La délimitation des ZEE française et canadienne résultant de l’arbitrage a fait l’objet d’une modification unilatérale regrettable de la part du Canada en 1996.

Le Canada avance depuis cette date l’argument suivant pour justifier l’extension de sa zone exclusive à 300 milles marins des côtes de la Nouvelle-Ecosse : la ligne de base de ses eaux (à partir de laquelle est mesurée la longueur maximale de 200 miles d’une ZEE) se situe non pas sur la côte de la Nouvelle-Ecosse mais sur un vaste haut fonds émergé, « Sable Island », situé approximativement à 100 milles marins de ladite côte.

Le Canada pourrait se fonder sur cette affirmation scientifiquement contestable pour revendiquer une portion de plateau continental qui empiéterait sur la future demande d’extension du plateau continental français.

2. Le plateau continental

Aux termes de l’article 76 de la Convention de Montego Bay précitée, les États côtiers peuvent étendre leur juridiction au-delà des limites de la zone économique exclusive en fixant la limite de leur plateau continental.

Le plateau continental comprend les fonds marins et leur sous-sol, soit depuis le prolongement naturel du territoire terrestre de l’État jusqu’au rebord externe de la marge continentale. Il s’étend jusqu’à 200 milles marins des lignes de base lorsque le rebord se trouve à une distance inférieure.

Lorsque la marge continentale s’étend au-delà de 200 milles, les États peuvent prétendre exercer leur juridiction soit jusqu’à 350 milles marins des lignes de base, soit jusqu’à 100 milles de l’isobathe 2500 mètres (4), en fonction de certains critères géologiques. En contrepartie, l’État côtier doit contribuer à un système de partage des revenus tirés de l’exploitation des ressources minérales au-delà de la limite des 200 milles, gérés par l’autorité internationale des fonds marins.

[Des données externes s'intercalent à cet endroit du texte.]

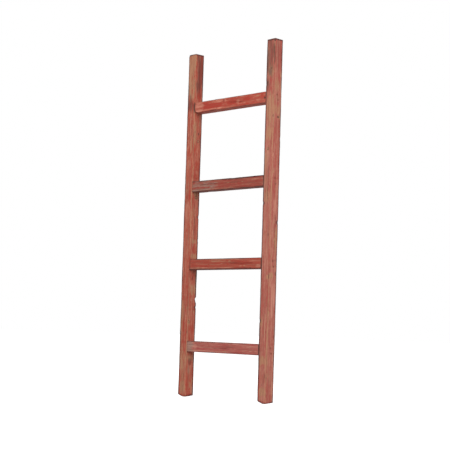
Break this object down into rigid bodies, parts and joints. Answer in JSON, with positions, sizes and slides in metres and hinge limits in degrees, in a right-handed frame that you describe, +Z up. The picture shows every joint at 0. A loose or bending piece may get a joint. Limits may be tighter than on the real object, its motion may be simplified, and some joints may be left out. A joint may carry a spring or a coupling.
{
  "type": "wooden ladder rack for quilts",
  "caption": "Tall free-standing or leaning wooden ladder rack with square rails and square rungs, for hanging quilts, blankets or towels.",
  "frame": {"origin": "on the floor, midway between the rails and midway through their depth", "axes": "+Z up along the rails, +X to the right across the rack seen from the front, front faces towards -Y"},
  "size_m": [0.4318, 0.0382, 1.2192],
  "materials": {
    "rail_paint": "thin faded red-brown paint rubbed through to tan rough-sawn softwood, matt",
    "rung_paint": "thin faded brick-red paint worn to bare wood at the ends and edges, matt",
    "screw_steel": "dark oxidised steel, dull"
  },
  "bodies": {
    "root": {"left_rail": "rail_paint", "right_rail": "rail_paint", "bottom_rung": "rung_paint", "lower_rung": "rung_paint", "upper_rung": "rung_paint", "top_rung": "rung_paint", "screw_left_bottom_rung_upper": "screw_steel", "screw_left_bottom_rung_lower": "screw_steel", "screw_left_lower_rung_upper": "screw_steel", "screw_left_lower_rung_lower": "screw_steel", "screw_left_upper_rung_upper": "screw_steel", "screw_left_upper_rung_lower": "screw_steel", "screw_left_top_rung_upper": "screw_steel", "screw_left_top_rung_lower": "screw_steel", "screw_right_bottom_rung_upper": "screw_steel", "screw_right_bottom_rung_lower": "screw_steel", "screw_right_lower_rung_upper": "screw_steel", "screw_right_lower_rung_lower": "screw_steel", "screw_right_upper_rung_upper": "screw_steel", "screw_right_upper_rung_lower": "screw_steel", "screw_right_top_rung_upper": "screw_steel", "screw_right_top_rung_lower": "screw_steel"}
  },
  "joints": []
}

Afin de revendiquer cette extension, l’État côtier doit déposer, avant le mois de mai 2009 pour la France, un dossier technique et juridique devant la Commission des limites du plateau continental (CLPC), organisme dépendant des Nations-Unies. Il appartient ensuite à l’État demandeur de fixer la limite de son plateau continental sur la base des recommandations formulées par la CLPC.

Saint-Pierre-et-Miquelon figure sur la liste préparatoire en vue de la présentation d’une demande d’extension du plateau continental. L’archipel est inscrit dans les campagnes de recherche « IFREMER 2008 » (relevés hydrographiques et topographiques nécessaires à la constitution d’un dossier auprès de la CLPC).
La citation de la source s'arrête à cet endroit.